The National Institute of Public Administration (Instituto Nacional de Administración Pública, INAP) is an agency of the Spanish Department of Digital Transformation and Civil Service responsible for developing and implementing the recruitment and training policies for public employees, promoting and carrying out studies, publications and research on matters related to Public Administration and maintaining relations of cooperation and collaboration with other Administrations and public employee training centres, both national and international.

== History ==
The National Institute of Public Administration was established by order of minister-under secretary of the presidency, Luis Carrero Blanco, on 22 September 1958. In this order, the Office of the Prime Minister ratified its condition as the government department responsible for the civil service, and it created within the Technical General Secretariat the Centro de Formación y Perfeccionamiento de Funcionarios (CFPF) (English: Training and Improvement Center for Civil Servants).

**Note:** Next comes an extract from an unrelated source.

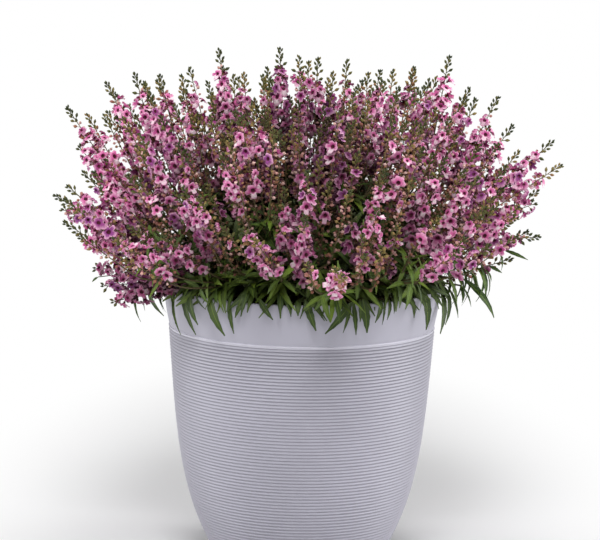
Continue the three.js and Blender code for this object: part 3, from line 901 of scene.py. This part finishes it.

In 1961 it was transformed into an autonomous agency and, in 1966, it was authorized the use of the term "National School of Public Administration" (ENAP) to refer to the agency. This name would evolve into the current National Institute of Public Administration (INAP), which was officially established in 1977.

A decade later, in 1987, the Institute for Local Government Studies, founded in 1940, was merged into the INAP.

In December 2023, a royal decree-law transformed the INAP into a state agency.